Tensor of shape \((N, 768)\)

抛出

ValueError – If split is not ‘train’, “test or ‘infer’.

参数

image_size (int) –
input_channels (int) –
patch_size (int) –
embed_dim (int) –
num_layers (int) –
num_heads (int) –
mlp_dim (int) –
keep_prob (float) –
attention_keep_prob (float) –
drop_path_keep_prob (float) –
activation (Cell) –
norm (Optional[Cell]) –
pool (str) –

Supported Platforms:: GPU

示例

>>> net = ViT()
>>> x = ms.Tensor(np.ones([1, 3, 224, 224]), ms.float32)
>>> output = net(x)
>>> print(output.shape)
(1, 768)

About ViT:

Vision Transformer (ViT) shows that a pure transformer applied directly to sequences of image patches can perform very well on image classification tasks.
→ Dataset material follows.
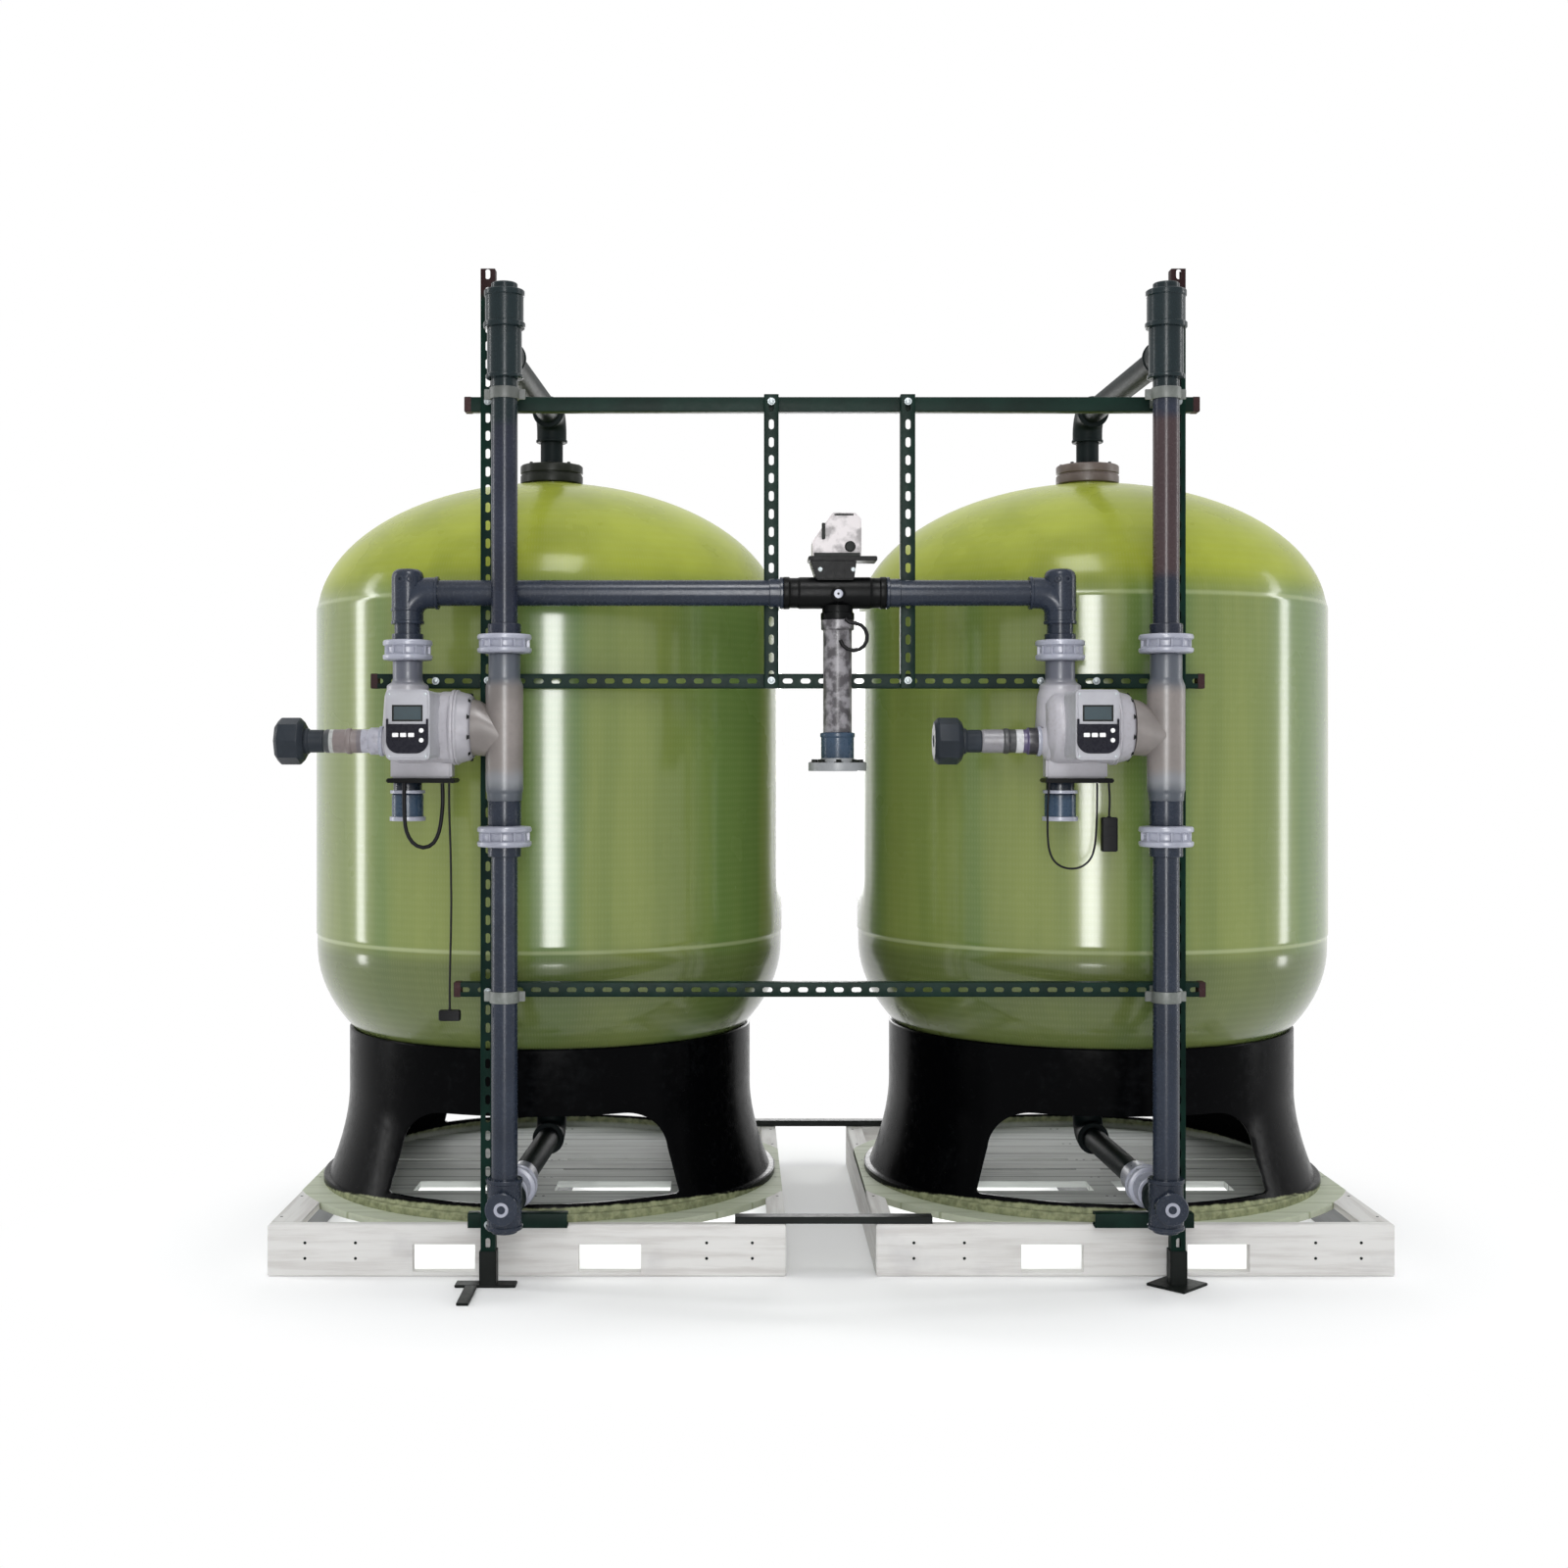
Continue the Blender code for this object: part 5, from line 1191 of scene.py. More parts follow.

When pre-trained on large amounts of data and transferred to multiple mid-sized or small image recognition benchmarks (ImageNet, CIFAR-100, VTAB, etc.), Vision Transformer (ViT) attains excellent results compared to state-of-the-art convolutional networks while requiring substantially fewer computational resources to train.

Citation:

@article{2020An,
title={An Image is Worth 16x16 Words: Transformers for Image Recognition at Scale},
author={Dosovitskiy, A. and Beyer, L. and Kolesnikov, A. and Weissenborn, D. and Houlsby, N.},
year={2020},
}

class mindcv.models.Xception(num_classes=1000, in_channels=3)[源代码]¶

Xception model architecture from “Deep Learning with Depthwise Separable Convolutions”.

参数

num_classes (int) – number of classification classes. Default: 1000.
in_channels (int) – number the channels of the input. Default: 3.